Israel insists that the accusation of war crimes in Gaza is a gross misrepresentation of the military’s operations. Putting aside the copious evidence of atrocities – families bombed at home, youth killed while watching football in a café, indiscriminate shelling in Rafah, and so on – Israeli policies in the West Bank give the lie to the claim that its government and military have even the minimal respect for international law.
And indeed, the mass appropriation of land outside of Bethlehem in the Occupied West Bank is just such an example. Responding to the news, Amnesty International said that “confiscating land for settlements” is not only “illegal under international law” but also leads “to a wide range of violations of Palestinians’ human rights on a mass scale”. Human Rights Watch pointedly noted:
The ICC statute prohibits, as war crimes, the voluntary transfer by an occupying power of its civilians into occupied territory, the seizure of property unless imperative as a matter of military necessity, and the forcible transfer of the local population of the territory – like Israel’s practices in the West Bank. Abbas has repeatedly delayed acceding to the ICC statute.
With condemnation from numerous countries – including strong allies of Israel – it is important to note here that for Israel, its own colonisation priorities, domestic political reasons or, in the words of Foreign Minister Avigdor Lieberman, simply the “consensus in Israeli society“, all trump international law. Yet in Gaza, we are meant to believe that the Israeli military scrupulously abides by the same standards it is trampling on a few dozen miles away.
Then there is the killing of Palestinian civilians. The Israeli military has produced no end of infographics and conducted numerous ‘off the record’ briefings – as well as of course, the regular robotic performances by media spokespersons – all in an attempt to ‘explain’ the mass slaughter of Palestinian civilians in Gaza, including hundreds of children.
Yet while homes were being pulverised in Gaza, Israeli forces unleashed lethal violence against occupied, unarmed Palestinian civilians in the West Bank: according to the PLO’s Negotiations Affairs Department, 32 Palestinians were killed in the West Bank and East Jerusalem between June 13 and August 26, and another 1,397 injured by the army and settlers.
Implausibly, and disgustingly, Israel tries to justify the killing of children in their homes in Gaza by reference to ‘rockets’, ‘terror tunnels’, and the ‘terrorist infrastructure’ of al-Qassam Brigades. But what about Khalil Anati, the 10-year-old boy shot dead by Israeli forces in al-Fawwar refugee camp near Hebron? Or 19-year-old footballer Mohammed Al-Qatari, and 45-year-old father of three Hashem Abu Maria – both shot dead by Israeli forces in the West Bank while Gaza burned.
But this is standard for ‘The Most Moral Army In the World’. 14-year-old Yousef al-Shawamrah was out picking plants when he was killed by the brave and precise “IDF” – not assembling rockets. Nadim Siyam Nawarah and Muhammad Mahmoud Salameh were not firing mortars or digging tunnels when Israeli forces killed them both in May. Yet in Gaza, we are meant to believe that the Israeli military would never deliberately kill civilians – the same way it does a few dozen miles away.
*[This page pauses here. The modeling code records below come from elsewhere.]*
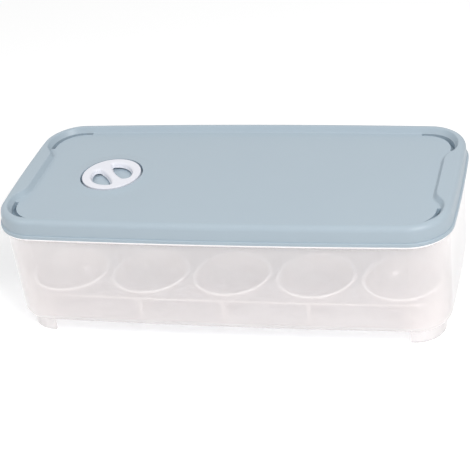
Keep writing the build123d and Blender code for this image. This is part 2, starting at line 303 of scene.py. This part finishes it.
def math_node(
    tree: bpy.types.NodeTree, operation: str, *operands: bpy.types.NodeSocket | float
) -> bpy.types.NodeSocket:
    """Add one sum, product or other operation on numbers.

    Args:
        tree: The node tree that takes the node.
        operation: Blender's name of the operation.
        operands: Sockets or constants, in order.

    Returns:
        The result's socket.
    """
    node = add_node(tree, "ShaderNodeMath", settings={"operation": operation})
    for number, operand in enumerate(operands):
        if isinstance(operand, bpy.types.NodeSocket):
            tree.links.new(operand, node.inputs[number])
        else:
            node.inputs[number].default_value = operand
    return node.outputs["Value"]


def measure(tree: bpy.types.NodeTree, by: Measure) -> bpy.types.NodeSocket:
    """Measure where a point of the surface is.

    Args:
        tree: The material's node tree.
        by: What to measure.

    Returns:
        The socket with the measure, in metres except for UPRIGHT.
    """
    texture = add_node(tree, "ShaderNodeTexCoord").outputs
    if by is Measure.UPRIGHT:
        normal = add_node(tree, "ShaderNodeSeparateXYZ", links={0: texture["Normal"]}).outputs
        return math_node(tree, "SUBTRACT", 1.0, math_node(tree, "ABSOLUTE", normal["Z"]))
    place = add_node(tree, "ShaderNodeSeparateXYZ", links={0: texture["Object"]}).outputs
    if by is Measure.HEIGHT:
        return place["Z"]
    if by is Measure.LENGTH:
        return math_node(tree, "ABSOLUTE", place["X"])
    if by is Measure.WIDTH:
        return math_node(tree, "ABSOLUTE", place["Y"])
    long_way = math_node(tree, "WRAP", place["X"], CUP_PITCH_LONG / 2, -CUP_PITCH_LONG / 2)
    wide_way = math_node(tree, "WRAP", place["Y"], CUP_PITCH_WIDE, 0.0)
    wide_way = math_node(tree, "SUBTRACT", wide_way, CUP_PITCH_WIDE / 2)
    squares = [math_node(tree, "POWER", way, 2.0) for way in (long_way, wide_way)]
    return math_node(tree, "SQRT", math_node(tree, "ADD", *squares))


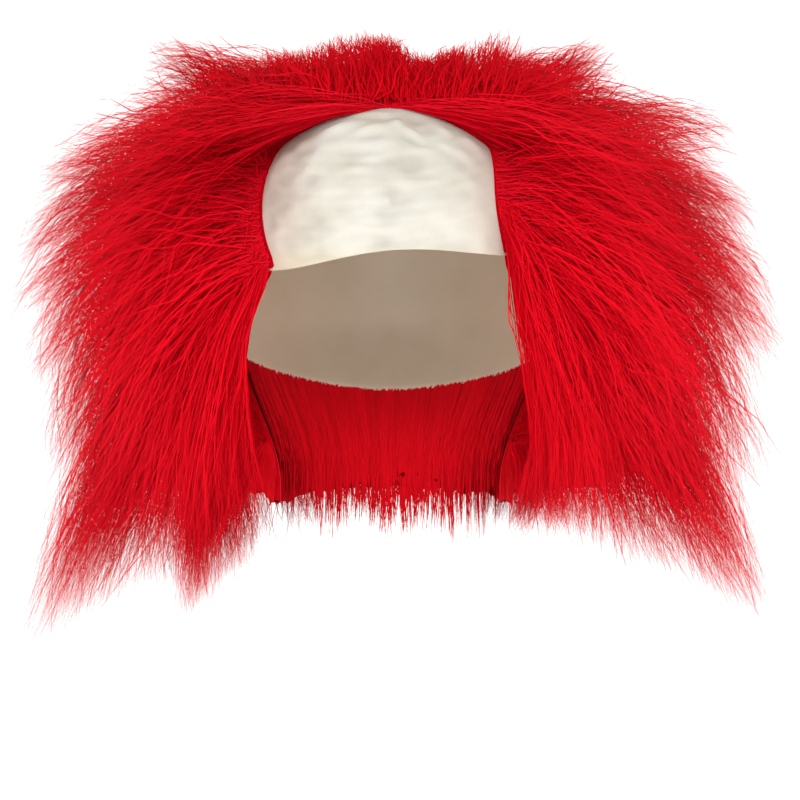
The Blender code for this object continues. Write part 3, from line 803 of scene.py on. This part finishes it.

Finally, Israel tells us that it has a responsibility to protect its citizens – that its attacks on Gaza were about ‘security’ and a right to self-defence. Again, this is easily deconstructed on its own terms – but, instructively, Israel conducts illegal and discriminatory policies in the West Bank on precisely the same basis. There, the absurd disingenuousness of the security excuse is even clearer.
Checkpoints and roadblocks fragment the West Bank as part of a regime of segregation that exists purely for the benefit of the Jewish settlers living in colonies surrounded by citizenship-less Palestinians. Olive groves are demolished, farmers and herders expelled from their land. The Wall, of course, de facto annexes chunks of the West Bank – in the name of ‘security’.
Yet in Gaza, we are meant to believe that the Israeli military would never use a ‘security’ excuse as cover for collective punishment and colonial disciplining – the same way it does a few dozen miles away.
The standard Israeli version of events in Gaza is itself refutable. But the propaganda is even flimsier when you consider that, not far away from the fenced-in, battered enclave, the Israeli government and army have been doing exactly what they swear blind they were not doing in Gaza: violating international law, deliberately killing civilians, and carrying out punitive, unchecked colonialism in the name of ‘security’.